Factory bosses have been fined nearly £50,000 after a worker lost his arm in a machinery accident.
Akshay Phale, 30, had been attempting to wrap fabric around a spindle at Farnbeck in Leith on June 5, 2012, when his arm was dragged inside.
A colleague heard a scream, shouted to another worker to shut everything down and rushed to Mr Phale’s aid.
He found his colleague’s arm had been entangled between the spindle and the wrapped fabric, which is used as a coating on banknotes.
As the cylinder was rotating, it pulled his hand around it, trapping his forearm.
He was stuck for more than an hour until fire crews were able to disconnect the motor and free him before he was rushed to hospital.
Surgeons fought to save his limb, but they were unable to restore the blood flow and were forced to amputate his right arm below the elbow.
In a statement prepared by his injury lawyer, Paul Kirkwood of Lawford Kidd, Mr Phale said the spindle had caught his arm and broken it in “several different places”.
It added: “My broken arm was dragged further into the turning spindle. I was unable to reach the emergency stop button which was 8ft away from me.”
Mr Phale – who was left with permanent scars on his back, arm, leg and right hand and has not been able to return to work – underwent several operations and needed months of physiotherapy.
Farnbeck, based in Old Bonnington Road, was fined £46,660 after pleading guilty to breaching safety regulations at Edinburgh Sheriff Court heard yesterday. Bosses previously paid £100,000 for a top-of-the-range prosthetic limb for Mr Phale – called the Michelangelo arm – on top of a compensation payment.

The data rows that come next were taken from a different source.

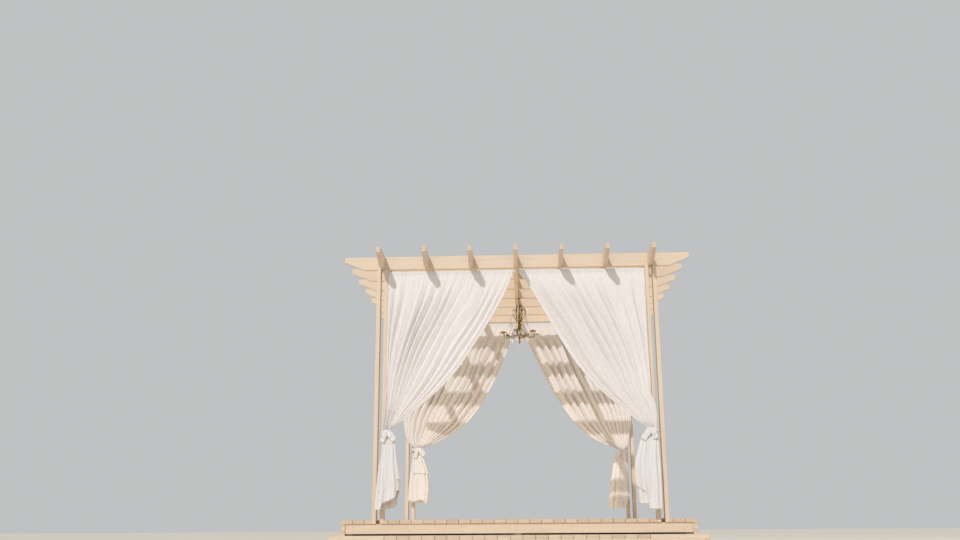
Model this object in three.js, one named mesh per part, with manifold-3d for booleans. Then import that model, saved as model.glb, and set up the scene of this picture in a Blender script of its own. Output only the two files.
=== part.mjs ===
// A wedding canopy: a flat timber lattice on four twin-board posts, four tied-back curtains and a
// hanging chandelier, standing on a plank deck with one broad step in front.
// Millimetres, +Z up, the front facing -Y, the origin on the ground under the middle of the whole.
import * as THREE from 'three';
import { mergeVertices } from 'three/addons/utils/BufferGeometryUtils.js';
import Module from 'manifold-3d';

const wasm = await Module();
wasm.setup();

// Driving dimensions
const bay = 2800;              // post centre to post centre, both ways
const cells = 6;               // lattice cells along one bay
const boardThick = 40;
const boardHigh = 140;
const boardLong = 3620;
const boardEndHigh = 55;       // what the taper leaves at each board end
const taperLong = 212;
const headroom = 2560;         // deck to the underside of the lattice
const postDeep = 90;
const seat = 0.3;              // gap between pieces that rest on or against each other

const plankPitch = 116.5;
const plankGap = 3.5;
const plankThick = 38;
const deckPlanks = 30;
const deckX = -19;             // the deck's middle, left of the canopy's
const nosing = 12;             // how far the planks run on in front of the deck's front skirt
const skirtHigh = 95;
const skirtThick = 40;
const recess = 15;             // dark joint between the deck's front skirt and the step below it
const stepDeep = 595;
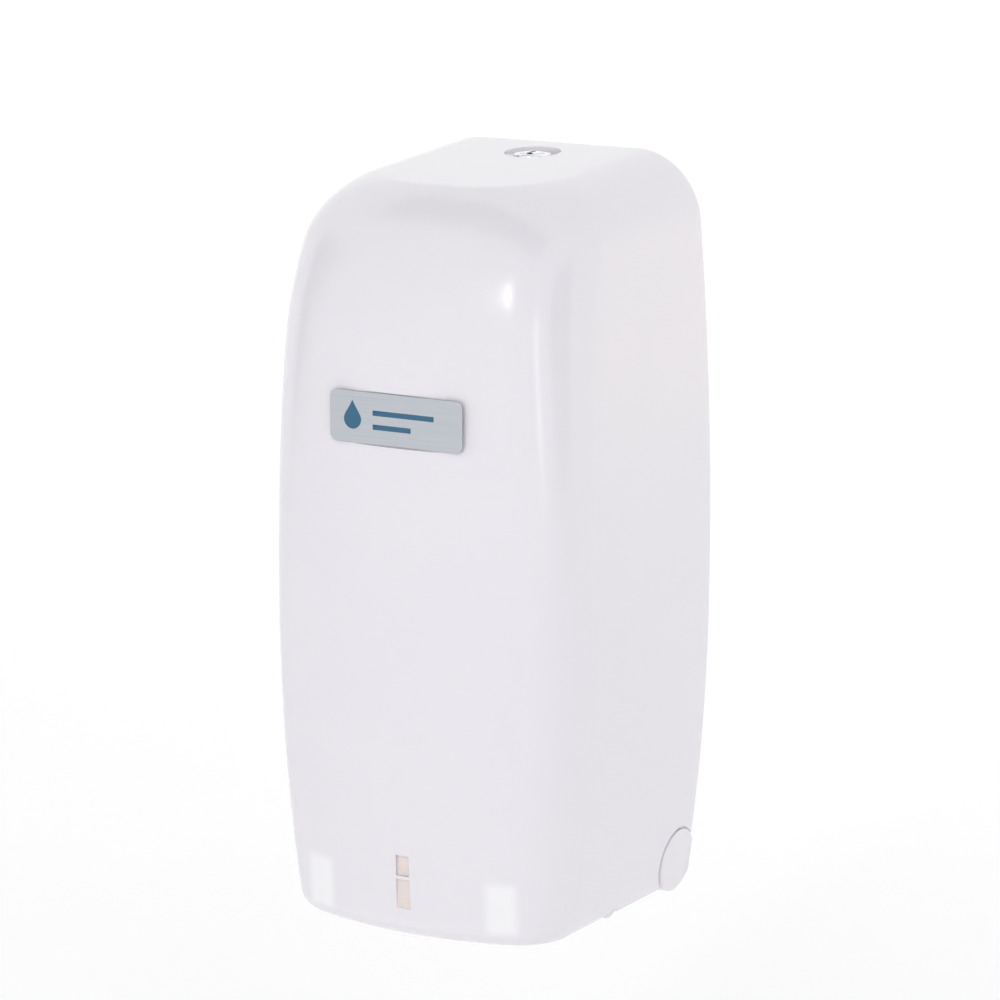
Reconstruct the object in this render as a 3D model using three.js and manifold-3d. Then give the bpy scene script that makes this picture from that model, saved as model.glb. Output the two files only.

Mr Phale said: “It is clear that the court took a very serious view of the serious impact of this accident on me.”
Farnbeck director Douglas Main said: “The accident to Akshay was extremely distressing for everyone at Farnbeck.
“I visited him every single day he was in hospital, and I have been in regular contact with him since his release, helping him as far as possible in his rehabilitation.
“As was mentioned in court, Farnbeck had no previous health and safety problems.
“We are extremely sorry about what happened to Akshay and since the accident we have committed more resources to health and safety, and worked in tandem with HSE to ensure as far as possible that our factory is a safe place to work.”